TASK >>
Repeat the full listing, word for word.
>> start COLLECTED DATA
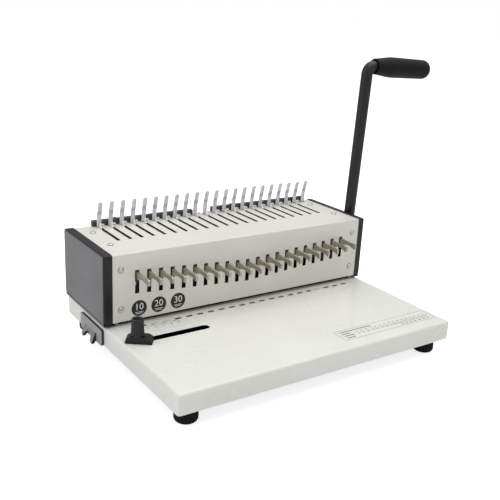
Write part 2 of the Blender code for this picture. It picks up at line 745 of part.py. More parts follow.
def drive_cam(side, sign, axis):
    """Cam that presses the bar, cast with the lever that drives the hook rake."""
    cam_x = sorted((sign * CAM_X[0], sign * CAM_X[1]))
    lever_x = sorted((sign * LEVER_X[0], sign * LEVER_X[1]))
    thickness = cam_x[1] - cam_x[0]
    cam = part(side + "_drive_cam", outline_mesh(cam_outline(), thickness, "X", cam_x[0]), STEEL, axis)
    tip = Vector((LEVER_LENGTH * math.cos(LEVER_START), LEVER_LENGTH * math.sin(LEVER_START)))
    place = (SHAFT_Y + tip.x, SHAFT_Z + tip.y)
    angle = math.degrees(LEVER_START)
    lever = arc(place, 2 * LEVER_PIN_RADIUS, angle - 90, angle + 90, 6)
    lever += arc((SHAFT_Y, SHAFT_Z), CAM_HUB_RADIUS, angle + 60, angle + 300, 10)
    overlap = 0.0005
    lever_start = lever_x[0] - (overlap if sign > 0 else 0)
    lever_thick = lever_x[1] - lever_x[0] + overlap
    boolean(cam, outline_mesh(lever, lever_thick, "X", lever_start), "UNION")
    pin_x = sorted((sign * (RAKE_X - RAKE_LUG - 2 * GAP), sign * (LEVER_X[0] + overlap)))
    pin = cylinder_mesh("X", (pin_x[0], *place), LEVER_PIN_RADIUS, pin_x[1] - pin_x[0], 12)
    boolean(cam, pin, "UNION")
    start = (-2 * LEVER_X[1], SHAFT_Y, SHAFT_Z)
    boolean(cam, cylinder_mesh("X", start, SHAFT_RADIUS + GAP, 4 * LEVER_X[1]))


def return_spring():
    """Torsion spring wound round the shaft; it lifts the handle back up."""
    wire = 0.0008
    radius = SHAFT_RADIUS + GAP + wire
    turns = 5
    around = 10
    start_x = -0.135
    pitch = 2 * wire + 2 * GAP
    points = []
    for step in range(turns * around + 1):
        turn = 2 * math.pi * step / around
        x = start_x + pitch * step / around
        points.append((x, SHAFT_Y + radius * math.cos(turn), SHAFT_Z + radius * math.sin(turn)))
    points.insert(0, (start_x, SHAFT_Y + radius, SHAFT_Z - 0.02))
    part("return_spring", tube_mesh(points, wire, 1), STEEL)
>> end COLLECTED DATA
EXPECTED ANSWER >>
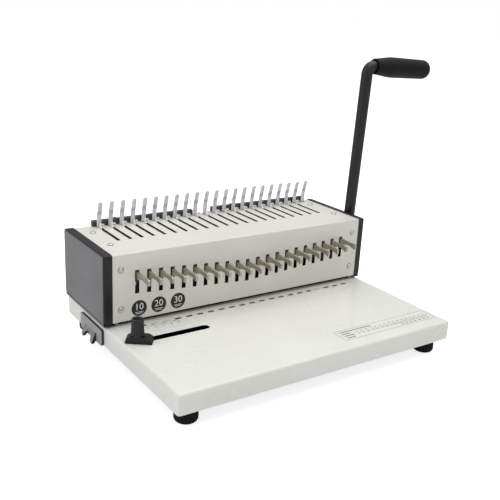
Write part 2 of the Blender code for this picture. It picks up at line 745 of part.py. More parts follow.
def drive_cam(side, sign, axis):
    """Cam that presses the bar, cast with the lever that drives the hook rake."""
    cam_x = sorted((sign * CAM_X[0], sign * CAM_X[1]))
    lever_x = sorted((sign * LEVER_X[0], sign * LEVER_X[1]))
    thickness = cam_x[1] - cam_x[0]
    cam = part(side + "_drive_cam", outline_mesh(cam_outline(), thickness, "X", cam_x[0]), STEEL, axis)
    tip = Vector((LEVER_LENGTH * math.cos(LEVER_START), LEVER_LENGTH * math.sin(LEVER_START)))
    place = (SHAFT_Y + tip.x, SHAFT_Z + tip.y)
    angle = math.degrees(LEVER_START)
    lever = arc(place, 2 * LEVER_PIN_RADIUS, angle - 90, angle + 90, 6)
    lever += arc((SHAFT_Y, SHAFT_Z), CAM_HUB_RADIUS, angle + 60, angle + 300, 10)
    overlap = 0.0005
    lever_start = lever_x[0] - (overlap if sign > 0 else 0)
    lever_thick = lever_x[1] - lever_x[0] + overlap
    boolean(cam, outline_mesh(lever, lever_thick, "X", lever_start), "UNION")
    pin_x = sorted((sign * (RAKE_X - RAKE_LUG - 2 * GAP), sign * (LEVER_X[0] + overlap)))
    pin = cylinder_mesh("X", (pin_x[0], *place), LEVER_PIN_RADIUS, pin_x[1] - pin_x[0], 12)
    boolean(cam, pin, "UNION")
    start = (-2 * LEVER_X[1], SHAFT_Y, SHAFT_Z)
    boolean(cam, cylinder_mesh("X", start, SHAFT_RADIUS + GAP, 4 * LEVER_X[1]))


def return_spring():
    """Torsion spring wound round the shaft; it lifts the handle back up."""
    wire = 0.0008
    radius = SHAFT_RADIUS + GAP + wire
    turns = 5
    around = 10
    start_x = -0.135
    pitch = 2 * wire + 2 * GAP
    points = []
    for step in range(turns * around + 1):
        turn = 2 * math.pi * step / around
        x = start_x + pitch * step / around
        points.append((x, SHAFT_Y + radius * math.cos(turn), SHAFT_Z + radius * math.sin(turn)))
    points.insert(0, (start_x, SHAFT_Y + radius, SHAFT_Z - 0.02))
    part("return_spring", tube_mesh(points, wire, 1), STEEL)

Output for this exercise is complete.